While geologists have long suspected that the upwelling of the mantle – also known as a plume – lies beneath this region, little was known about how the structure of the upwelling or how it behaves beneath rifting plates.
To find out more, scientists collected more than 130 volcanic rock samples from across the Afar region and the Main Ethiopian Rift. Most volcanoes are formed at convergent boundaries of tectonic plates.
Using these samples, along with existing data and advanced statistical modelling, they found that the Afar region is a single, asymmetric-looking plume with distinct chemical bands that repeat across the rift system, like a “geological barcode”, according to the scientists.
Moreover, the chemical striping suggested that the plume pulses.

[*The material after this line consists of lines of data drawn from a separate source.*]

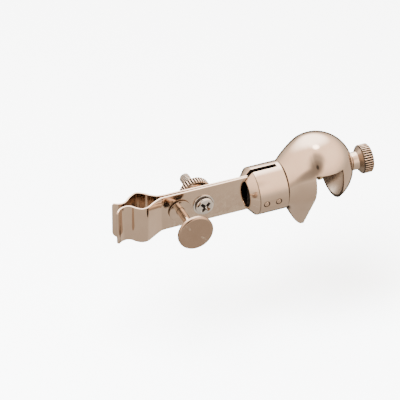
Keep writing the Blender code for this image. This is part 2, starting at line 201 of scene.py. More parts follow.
def cut(target, cutters):
    """Cuts the cutters out of a piece at once and removes them."""
    for cutter in cutters:
        change = target.modifiers.new("cut", "BOOLEAN")
        change.operation = "DIFFERENCE"
        change.solver = "EXACT"
        change.object = cutter
    apply_modifiers(target)
    for cutter in cutters:
        bpy.data.objects.remove(cutter)


def apply_modifiers(target):
    seen = bpy.context.evaluated_depsgraph_get()
    new = bpy.data.meshes.new_from_object(target.evaluated_get(seen))
    target.modifiers.clear()
    target.data = new


def reshade(target, sharp=EDGE_SHARP):
    target.data.shade_smooth()
    target.data.set_sharp_from_angle(angle=math.radians(sharp))


def as_cutter(bm):
    return finish_mesh(bm, "cutter", STEEL)


def box(low, high):
    """A box between two corners."""
    bm = bmesh.new()
    bmesh.ops.create_cube(bm, size=1.0)
    low, high = Vector(low), Vector(high)
    for vert in bm.verts:
        vert.co = (low + high) / 2 + Vector(a * b for a, b in zip(vert.co, high - low))
    return bm


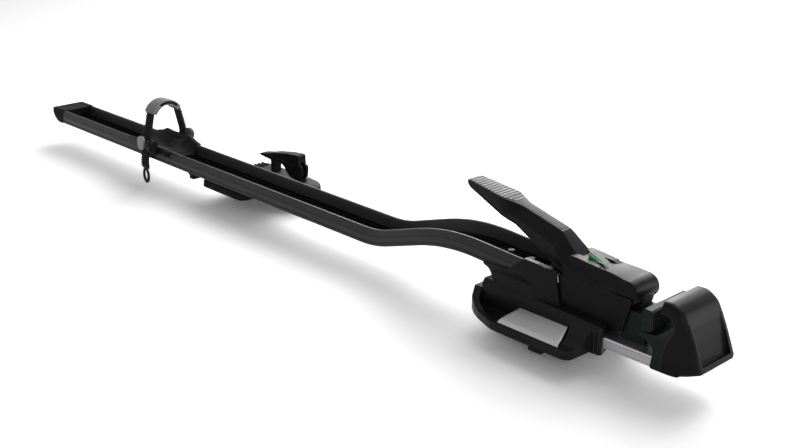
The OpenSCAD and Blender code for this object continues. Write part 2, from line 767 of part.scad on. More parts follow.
// Grey ribbed plate let into the top of the arm
grip_c = [-134, 153.2];
grip_a = 7.4;
module grip_plate(gap, ribs = true) {
    translate([grip_c[0], 0, grip_c[1]]) rotate([0, grip_a, 0]) {
        translate([0, 0, -2.4 - gap]) linear_extrude(gap > 0 ? 8 : 2.2) offset_plan(gap);
        if (ribs) intersection() {
            translate([0, 0, -1]) linear_extrude(3) offset_plan(-1.6);
            for (i = [-7:6]) translate([i * 4.4 + 1, -20, -0.3]) cube([2, 40, 1.3]);
        }
    }
}
module offset_plan(g) {
    polygon([
        [-32 - g, -7 - g], [-28, -9.6 - g], [24, -14.6 - g], [28 + g, -13.6 - g],
        [32 + g, -6.5], [32 + g, 6.5], [28 + g, 13.6 + g], [24, 14.6 + g],
        [-28, 9.6 + g], [-32 - g, 7 + g]
    ]);
}
module lever_grip() {
    color(grey_plastic) grip_plate(0);
}
module crank_pin() {
    color(steel) rod(crank_p, crank_d, 2 * crank_ear_y1 - 0.6);
}

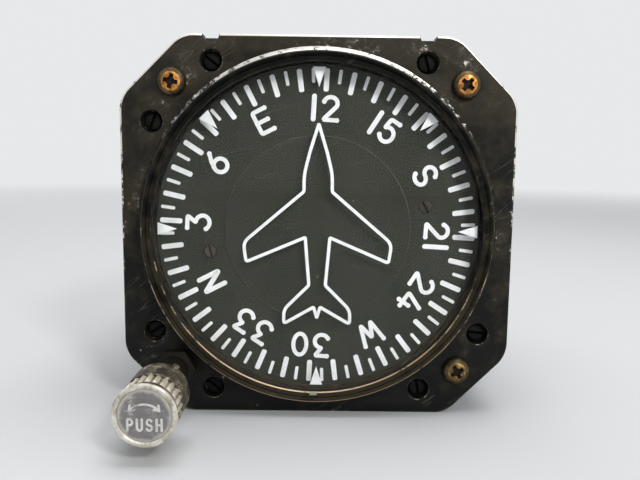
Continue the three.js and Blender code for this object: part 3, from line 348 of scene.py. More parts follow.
def smooth(piece, angle=32):
    take(piece)
    bpy.ops.object.shade_smooth_by_angle(angle=math.radians(angle))
    return piece


def soften(piece, width, segments=2, angle=35, edge_material=None):
    """Rounds the sharp edges. The rounds may take one of the piece's other materials."""
    take(piece)
    change = piece.modifiers.new("round", "BEVEL")
    change.width = width
    change.segments = segments
    change.limit_method = "ANGLE"
    change.angle_limit = math.radians(angle)
    if edge_material:
        change.material = edge_material
    bpy.ops.object.modifier_apply(modifier=change.name)
    return smooth(piece)


def refined(node, width, *materials, segments=2, angle=28):
    """A copy of a node with merged corners and rounded edges."""
    piece = copy_of_node(node)
    merge(piece, MM / 500)
    bpy.ops.mesh.dissolve_limited(angle_limit=math.radians(1))
    deselect()
    dress(piece, *materials)
    return soften(done(piece), width, segments, angle, edge_material=len(materials) - 1)


def dress(piece, *materials):
    piece.data.materials.clear()
    for material in materials:
        piece.data.materials.append(material)
    return piece


def finish_piece(piece, body, slot, *nodes):
    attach(piece, body)
    if nodes:
        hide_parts(*nodes)


# Node groups

def group(name, inputs, outputs):
    tree = bpy.data.node_groups.new(name, "ShaderNodeTree")
    for socket, value in inputs.items():
        made = tree.interface.new_socket(name=socket, in_out="INPUT", socket_type="NodeSocketFloat")
        made.default_value = value
    for socket in outputs:
        tree.interface.new_socket(name=socket, in_out="OUTPUT", socket_type="NodeSocketFloat")
    given, out = tree.nodes.new("NodeGroupInput"), tree.nodes.new("NodeGroupOutput")
    return tree, given.outputs, out


def fill(node, values):
    """Links each socket to an input of the node, and sets each plain value on one."""
    for key, value in values.items():
        if isinstance(value, bpy.types.NodeSocket):
            node.id_data.links.new(value, node.inputs[key])
        else:
            node.inputs[key].default_value = value
    return node


def add(tree, kind, values=None, **settings):
    made = tree.nodes.new(kind)
    for key, value in settings.items():
        setattr(made, key, value)
    return fill(made, values or {})


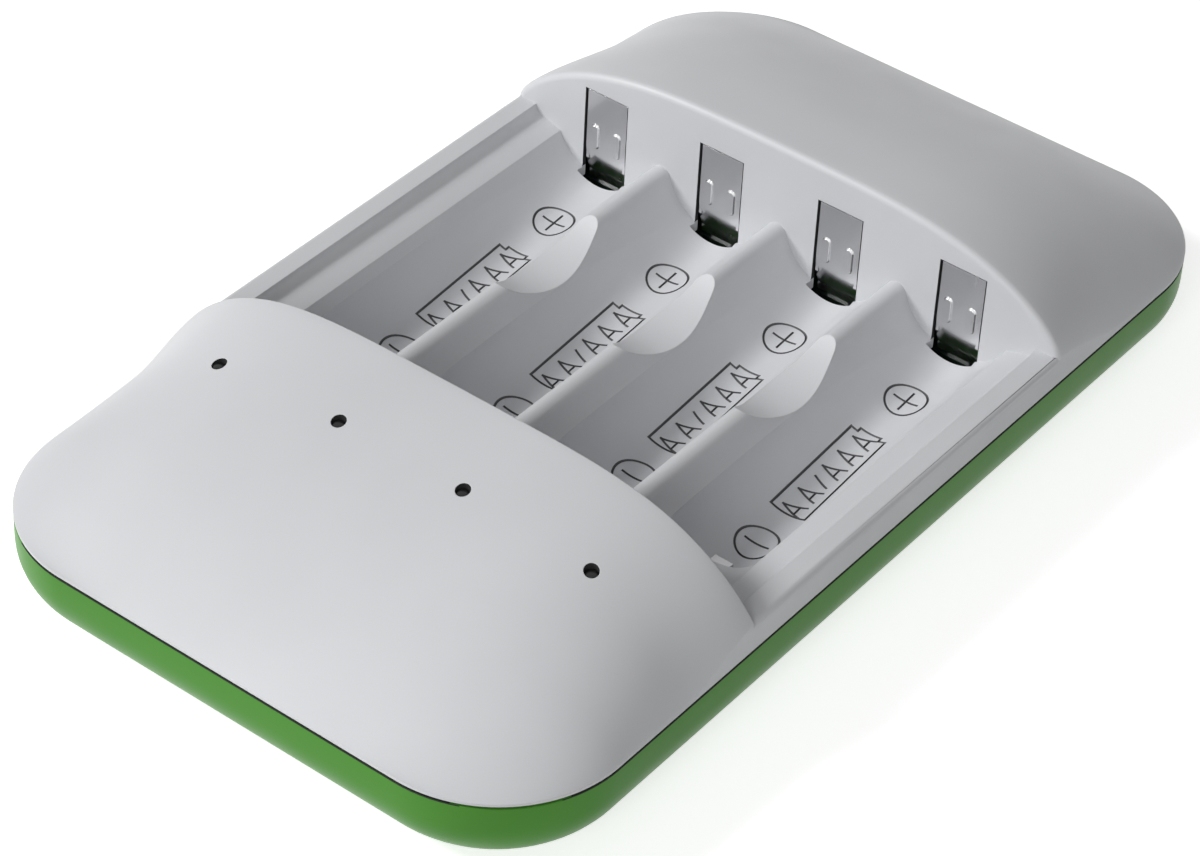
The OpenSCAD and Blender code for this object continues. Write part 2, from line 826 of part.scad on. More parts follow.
module screws() {
    color("dimgray") for (p = screw_spots) {
        translate([p[0], p[1], foot_h + head_seat - head_h]) {
            difference() {
                cylinder(r = head_r, h = head_h);
                translate([0, 0, -over]) cylinder(r = drive_r, h = drive_d + over, $fn = 6);
            }
            cylinder(r = screw_r, h = head_h + screw_l - screw_point);
            translate([0, 0, head_h + screw_l - screw_point])
                cylinder(r1 = screw_r, r2 = screw_tip_r, h = screw_point);
        }
    }
}

module feet() {
    color("dimgray") for (sx = [-1, 1]) {
        for (sy = [-1, 1]) {
            translate([sx * (body_w / 2 - foot_in[0]), sy * (body_l / 2 - foot_in[1]), 0]) rotate_extrude() {
                translate([0, foot_edge_r]) square([foot_r, foot_t - foot_edge_r]);
                square([foot_r - foot_edge_r, foot_edge_r]);
                translate([foot_r - foot_edge_r, foot_edge_r]) circle(foot_edge_r);
            }
        }
    }
}

top_shell();
bottom_shell();
main_board();
front_board();
link_cable();
usb_shell();
usb_tongue();
charge_chip();
power_inductor();
capacitors();
transistors();
for (i = bays) {
    plus_contact(i);
    minus_contact(i);
    minus_spring(i);
    led(i);
    light_guide(i);
}
screws();
feet();
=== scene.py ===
import math

import bmesh
import bpy
import numpy as np
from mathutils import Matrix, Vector


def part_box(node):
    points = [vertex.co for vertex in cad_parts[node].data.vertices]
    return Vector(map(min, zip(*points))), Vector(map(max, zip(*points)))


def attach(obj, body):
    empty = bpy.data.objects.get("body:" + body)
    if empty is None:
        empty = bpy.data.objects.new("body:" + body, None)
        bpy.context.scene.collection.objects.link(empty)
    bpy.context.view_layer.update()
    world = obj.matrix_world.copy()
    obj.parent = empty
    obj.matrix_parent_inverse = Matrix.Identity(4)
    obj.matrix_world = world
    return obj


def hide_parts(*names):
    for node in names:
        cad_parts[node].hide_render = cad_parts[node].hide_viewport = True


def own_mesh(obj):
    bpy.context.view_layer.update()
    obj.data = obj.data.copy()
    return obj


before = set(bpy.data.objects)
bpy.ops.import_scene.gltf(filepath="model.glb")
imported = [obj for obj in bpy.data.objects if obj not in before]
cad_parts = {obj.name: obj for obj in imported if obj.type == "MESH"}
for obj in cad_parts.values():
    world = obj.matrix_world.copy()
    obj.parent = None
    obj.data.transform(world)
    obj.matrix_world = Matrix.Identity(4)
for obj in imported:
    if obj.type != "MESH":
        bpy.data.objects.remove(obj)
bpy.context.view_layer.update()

# Lengths are in millimetres, in the model's frame: origin in the middle of the
# footprint on the table, +Y to the back. MM turns them into Blender's metres.
MM = 0.001


def node_box(node):
    """Limits of a node of the frame, in millimetres."""
    low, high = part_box(node)
    return np.array(low) / MM, np.array(high) / MM


# Driving sizes, read from the frame where it has them
top_low, top_high = node_box("top_shell")
pan_low, pan_high = node_box("bottom_shell")
BODY_W = top_high[0] - top_low[0]
BODY_L = top_high[1] - top_low[1]
SEAM_H = pan_high[2]
FOOT_H = pan_low[2]
BACK_Y = BODY_L / 2
FRONT_L, BACK_L = 38.4, 39.4
LIP_Y = FRONT_L - BACK_Y
WALL_Y = BACK_Y - BACK_L
MAIN_TOP = node_box("main_board")[1][2]

# Shells
CORNER_R = 16
WALL = 1.6
FLOOR_T = 1.4
EDGE_R = 6.5
RAIL_H = 3.75
RAIL_TOP = SEAM_H + RAIL_H
SEAM_GAP = 0.35
SEAM_DEPTH = 0.5
RIM_H = 0.3
BACK_RISE = top_high[2] - SEAM_H
FRONT_RISE = BACK_RISE - 0.25
BACK_FILLET, FRONT_FILLET = 0.9, 0.3
RAIL_EDGE_R = 0.8
RAIL_ROOT = 32
RAIL_LAP = 1.5
SEAM_RIM_R = 0.1
BOSS_R, BOSS_FOOT = 3.2, 1.2
WELL_R, WELL_H = 2.7, 2.8
SCREW_HOLE_R, SCREW_HOLE_H = 1.35, 12
RECESS_R, RECESS_H = 4.65, 1.2
INLET_W, INLET_H = 9.34, 3.66

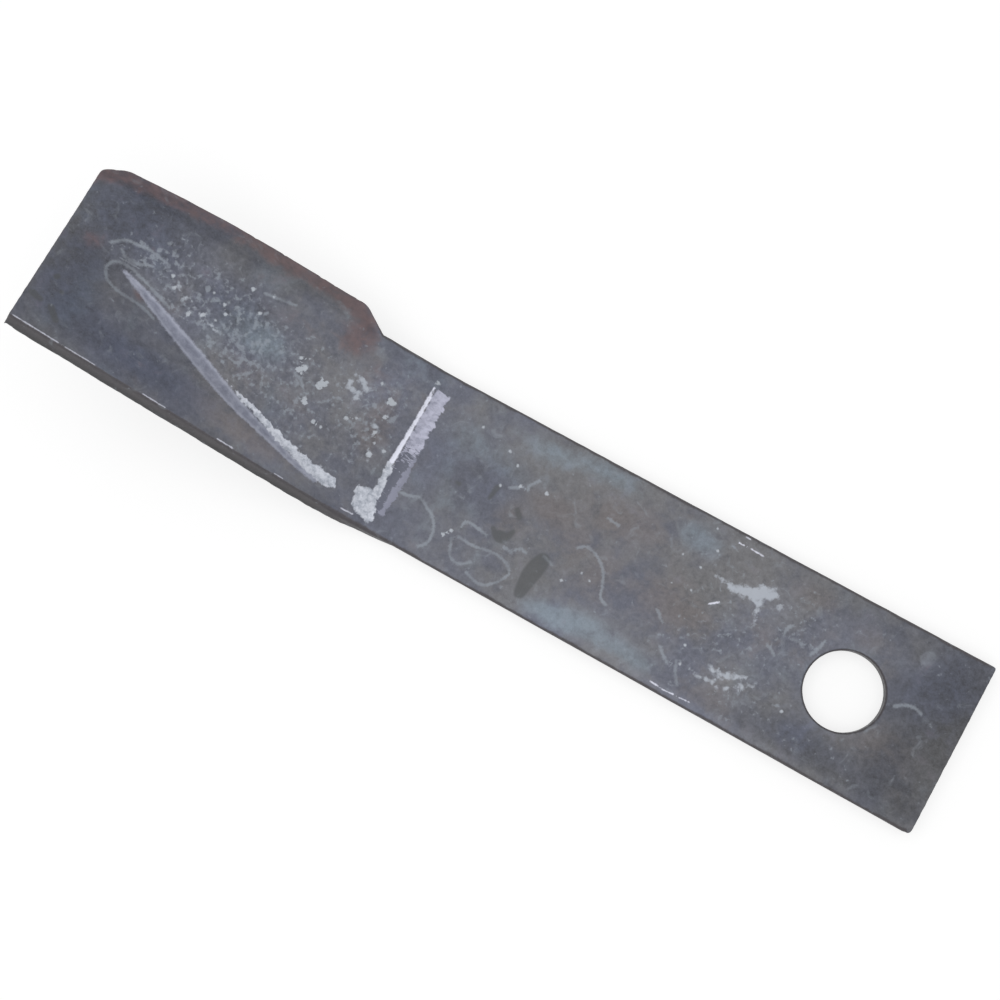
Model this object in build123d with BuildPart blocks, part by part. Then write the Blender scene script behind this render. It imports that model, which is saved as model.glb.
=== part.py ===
"""Rotary cutter blade: one flat steel bar, holed at one end and twice bent at the other.

Millimetres. The origin is the centre of the pivot hole on the underside of the flat bar.
+X runs from the pivot hole to the cutting tip, -Y is the leading (cutting) side, +Z is up.
"""
import os
from math import atan2, cos, degrees, radians, sin, tan

from build123d import *

# Bar
BAR_WIDTH = 101.6
BAR_THICKNESS = 12.7
BAR_EDGE_RADIUS = 2.0

# Pivot end
PIVOT_HOLE_DIAMETER = 44.45
PIVOT_HOLE_EDGE_BREAK = 1.0
PIVOT_TO_END = 65.5
END_SKEW = -0.7

# Bends: the first lies square across the bar, the second slants from the trailing edge to the tip
PIVOT_TO_RISE_BEND = 274.0
RISE_ANGLE = 21.0
LIFT_ANGLE = 28.5
LIFT_BEND_SLANT = 17.4
BENDS_MEET_OUTSIDE = 0.5
BEND_INNER_RADIUS = 20.0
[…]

They also found that the pulses appear to behave differently depending on the thickness of the plates and how fast they pull apart. Tectonic plates move at a very slow place, at just a few centimetres every year.
As discovered by the study, the plumes travel more efficiently and regularly in areas of faster-spreading rifts such as the Red Sea. It is believed that the study has “significant” implications for understanding volcanism, earthquakes and the life cycle of continents.
According to the scientists, this is the first time geochemical and geophysical data were analysed statistically using advanced computer modelling. Dr Emma Chambers, a research fellow at the School of Cosmic Physics in Dublin Institute for Advanced Studies (DIAS), facilitated and processed geophysical data for the study.
Combining expertise from a range of fields is essential in piecing together the full picture, she said.
“The research improves our understanding of the Earth and provides a better understanding of volcanic hazards in the Afar region, helping policymakers mitigate against these to the benefit of the local people of Afar,” Chambers said.
“It will also be beneficial to the scientific community with new methodologies and information about how deep Earth influences surface processes and could help how scientists understand volcanic activity now and in the future.”
The project involved experts from 10 institutions, which included Swansea University, Lancaster University, the Universities of Florence and Pisa, Addis Ababa University in Ethiopia, the GFZ Helmholtz Centre for Geosciences, and Geomar, a research institute based in Kiel, Germany.
Earlier this year, researchers from the University of St Andrews in Scotland finally found out when one of Earth’s largest known volcanic eruptions occurred.
By analysing microscopic ash particles in polar ice cores, the team figured out that the Los Chocoyos super-eruption at the Atitlán volcanic system in Guatemala occurred around 79,500 years ago.
According to researchers, the study was an important step to understanding the risks posed by super-eruptions and their role in climate tipping points.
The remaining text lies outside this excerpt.